The IT and Business Process Association of the Philippines (IBPAP) earlier said it is targeting at least 7% revenue growth for 2024. The IBPAP is expecting the industry’s revenues to grow by 8.8% to $35.4 billion this year.

Mr. Panga said PEZA also anticipates an increase in investments involving metal fabrication or skilled manufacturing, especially in the electronic vehicle (EV) sector.

“These will drive the growth of PEZA and new ecozone development in new areas.”

He said EV players from China, the United States, Indonesia, South Korea, and Japan are expected to put up production sites in the country next year.

Mr. Panga, meanwhile, said PEZA hopes to benefit from the decision of major foreign companies, especially those in the technology sector, to diversify their production away from China.

“It’s not just multinational companies that are relocating from China, but also mainland Chinese manufacturing businesses to be able to avail of GSP+ privileges for their exports,” he said.

The European Parliament and Council have agreed to extend the existing Generalized Scheme of Preferences Plus (GSP+) arrangements for another four years as an interim measure while they negotiate proposed reforms to the trade scheme.

Under the scheme, the Philippines enjoys zero duties on 6,274 locally made products. The current arrangement was originally set to expire by end-2023. With the four-year extension, the Philippine participation in the GSP+ will run through 2027.

On Friday, Presidential Adviser on Investment and Economic Affairs Frederick D. Go said Manila is working to get a “respectable” market share of firms moving out of China, particularly in the semiconductors industry, citing a “catch-up plan” that seeks to realize the country’s “untapped” export potential of $49 billion.

Mr.
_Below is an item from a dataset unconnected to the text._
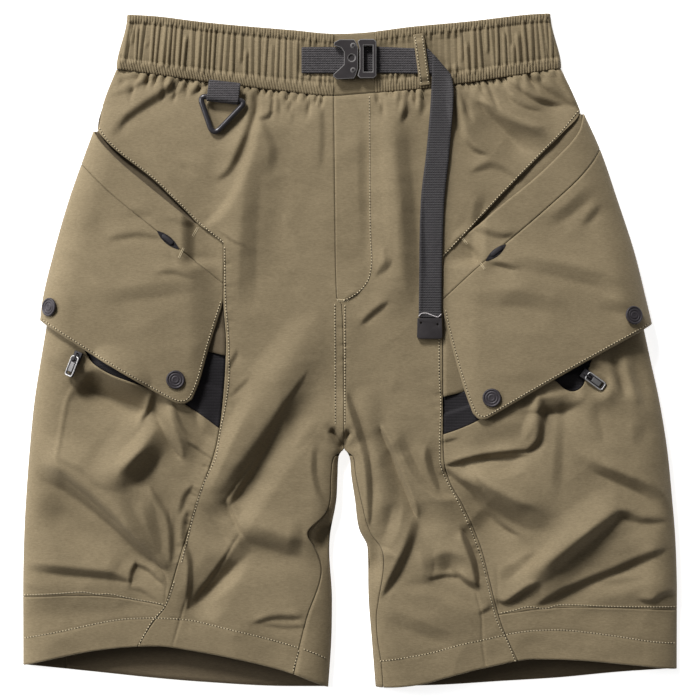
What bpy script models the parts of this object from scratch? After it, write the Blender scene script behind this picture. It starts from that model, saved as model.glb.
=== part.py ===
"""Cargo shorts lying on their back, front side up. Each piece of cloth is a wall with its own solid.

The tables are in millimetres. +X points to the wearer's left hip, +Y from the hems to the waist, and +Z
up from the surface that the shorts lie on. The origin is on that surface, under their middle.
"""

import math

import bmesh
import bpy
import numpy as np
from mathutils import Matrix, Vector
from mathutils.geometry import tessellate_polygon

MM = 0.001

# Walls
CLOTH = 1.2
FLAP_CLOTH = 1.4
BAND = 2.4
WEBBING = 1.6
GAP = 0.4  # between pieces at a seam, measured along the cloth
WAIST_GAP = 0.9
LAYER = 0.4  # between a piece and what lies on it

# How the empty garment stands off the surface, from waist to hem
LOFT_COLUMNS = ("y", "fold_z", "top_z")
LOFT = (
    (226, 2.7, 4.6),
    (205, 3.4, 7.5),
    (177, 4.4, 10.5),
    (130, 5.4, 13.0),
    (60, 6.0, 15.0),
    (-60, 6.0, 16.0),
    (-150, 5.4, 15.0),
    (-205, 4.4, 14.0),
    (-240, 3.6, 13.5),
    (-270, 3.2, 13.0),
)
OUTER_ROUND = 26.0  # how far in from the side fold the front reaches its full height
INNER_ROUND = 20.0
UNDER_ROUND = 6.0
SIDE_PUFF = 5.0  # the cargo pocket's own volume
PUFF_REACH = 70.0
UNDER_RAISE = 2.0  # the side is lifted by the saddle flap that wraps under it
RAISE_REACH = 22.0
SEAM_UNDER = 34.0  # how far round to the underside the front and side pieces reach
UNDER_STEPS = (34.0, 22.0, 12.0, 6.0, 2.0, 0.4)  # columns on the underside, measured from the fold
OVER_STEPS = (0.4, 2.5, 8.0, 16.0, 27.0)  # columns on top

# Lines on the garment, each an x for a y, from waist to hem
SIDE_FOLD_LEFT = ((-187, 226), (-197, 200), (-202, 177), (-215, 136), (-229.5, 84), (-239, 40),
                  (-247.5, -8), (-252.5, -40), (-256.5, -80), (-259.5, -120), (-261, -150),
                  (-262, -200), (-262, -256))
SIDE_FOLD_RIGHT = ((169, 226), (181, 200), (189, 177), (203, 136), (219, 84), (230, 40),
                   (240.5, -8), (247.5, -40), (254, -80), (258, -120), (260.5, -150),
                   (262, -200), (262, -256))
SEAM_LEFT = ((-101, 84.5), (-101, 40), (-99, 5), (-101, -35), (-107, -78), (-121, -119),
             (-134, -160), (-145.7, -199.8), (-147.2, -204.4), (-158, -219), (-170, -237))
SEAM_RIGHT = ((75, 74), (74, 40), (74, 0), (74.2, -50), (74.8, -85), (80, -106), (90, -124),
              (104, -156), (111, -182), (116, -202), (122, -222), (134.5, -249.5))
SEAM_BENDS = {"left": (-204,), "right": (-92, -204)}
POCKET_EDGE_LEFT = ((-202.5, 178), (-195.5, 167.5), (-187, 159.5), (-167.5, 145), (-142, 125),
                    (-123, 101), (-101, 84.5))
POCKET_EDGE_RIGHT = ((184.5, 191.5), (168.5, 172.5), (152.5, 153), (136.5, 135.5), (107, 106),
                     (92.5, 91.5), (75, 74))
INSEAM_LEFT = ((-12.5, -85), (-15, -98), (-16, -120), (-20, -131), (-34, -147), (-28, -159),
               (-23, -176), (-35, -216), (-45, -260), (-47, -275))
INSEAM_RIGHT = ((2.5, -85), (4.5, -98), (9, -120), (17, -147), (25, -158), (27, -170),
                (23, -200), (21.2, -214), (22.2, -232), (25, -250), (27, -275))
INNER_LEFT = ((-5.9, -79), (-9.5, -85), (-10.5, -100), (-11.5, -120), (-16.5, -148),
              (-17.2, -160), (-15, -200), (-15.5, -232), (-18, -270))
INNER_RIGHT = ((-3.7, -79), (0, -85), (1.5, -100), (4.5, -120), (8, -144), (14.5, -158),
               (15.5, -200), (18, -232), (21, -270))
FLY_EDGE = ((-13, 204.5), (-12, 120), (-10.5, 42), (-6.5, 36), (-5, -30), (-4.8, -79))
CROTCH = (-4.8, -79.0)

# Lines across the garment, each a y for an x
WAIST_SEAM = ((-190, 226.4), (-119.5, 216.5), (-55.5, 208.5), (-13, 204.5), (8.5, 206),
              (64.5, 211), (120.5, 219), (172, 227))
WAIST_TOP = ((-182, 269), (-155.5, 267.5), (-119.5, 263), (-83.5, 259.5), (-47.5, 256.5),
             (-12, 253.5), (12.5, 254.5), (48.5, 259), (96.5, 263.5), (144.5, 269), (164, 270))
FRONT_HEM = ((-262, -252.5), (-231.5, -245.5), (-199.5, -239.5), (-155.5, -236.5),
             (-127.5, -240), (-95.5, -246), (-67.5, -252.5), (-45, -259), (-18, -270),
             (22, -270), (56, -267.5), (84, -260), (108, -254), (148, -247), (176, -247.5),
             (224, -251.5), (262, -255.5))
BACK_HEM = ((-262, -252.5), (-203.5, -258.5), (-155.5, -263.5), (-119.5, -266.5), (-47.5, -270),
            (22, -270), (72, -269), (120, -266), (168, -263), (216, -258.5), (262, -255.5))
ZIP_TOP_LEFT = ((-256, 42), (-242, 37), (-228, 22), (-213, 10), (-167.5, 3.5), (-115, -1),
                (-96, -5.5))
ZIP_TOP_RIGHT = ((70, -38.5), (90, -33.5), (120, -22), (180, -5), (202, 4), (216, 22), (232, 37),
                 (248, 42))
CARGO_TOP_LEFT = ((-256, 25), (-240, 19), (-229, 4), (-220, -14), (-209, -23), (-196, -24),
                  (-180, -21), (-160, -22), (-146, -28), (-130, -42), (-114, -54), (-96, -64))
CARGO_TOP_RIGHT = ((70, -69), (90, -62), (106, -54), (120, -42), (135, -31), (150, -26),
                   (165, -31), (180, -36), (194, -33), (206, -18), (218, 8), (232, 21), (248, 26))
CARGO_FOOT_LEFT = ((-264, -198), (-215, -196), (-180, -198.5), (-148.5, -204.5), (-140, -206))
CARGO_FOOT_RIGHT = ((110, -213), (125, -211), (150, -207.5), (180, -206), (216.5, -206.5),
                    (264, -208.5))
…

Go, who is also president and chief executive officer of Robinsons Land Corp., said he wants to ensure the Philippines “gets a respectable market share of this pivot away from China, especially in the semiconductors sector.”

“There is a pivot now away from China by a lot of the Western as well as the Asian countries and a lot of the attention is now going to our neighboring countries such as Thailand, Indonesia, and Vietnam,” he said at the general meeting of the Philippine Exporters Confederation, Inc., based on a press release.

Michael L. Ricafort, chief economist at Rizal Commercial Banking Corp., said the Philippines has been a “lower cost alternative” for developed countries.

“The diversification of global supply chains and ecosystems for electronics, electric vehicles, renewable power/energy would also be one of the major sources of foreign investments/locators in the country,” he said in a Facebook Messenger chat.

Mr. Ricafort said investors are also likely interested in the resurgence of mining activities in the Philippines, “especially minerals used in the global supply chain for batteries, electric vehicles, and renewable energy.”

Meanwhile, Leonardo A. Lanzona, who teaches economics at the Ateneo de Manila University, welcomed the higher investments approved by PEZA but noted it does not “guarantee immediate implementation.”

“The actual investment may occur over time as the approved projects progress and are implemented. Also, it is also important to determine how many workers are being employed into these investments. A significant portion of these skilled manufacturing, involving digital gadgets and even robotics,” he said via Messenger chat. 

“PEZA needs to be more transparent about how this capital formation will impact the local economy, particularly the labor markets.”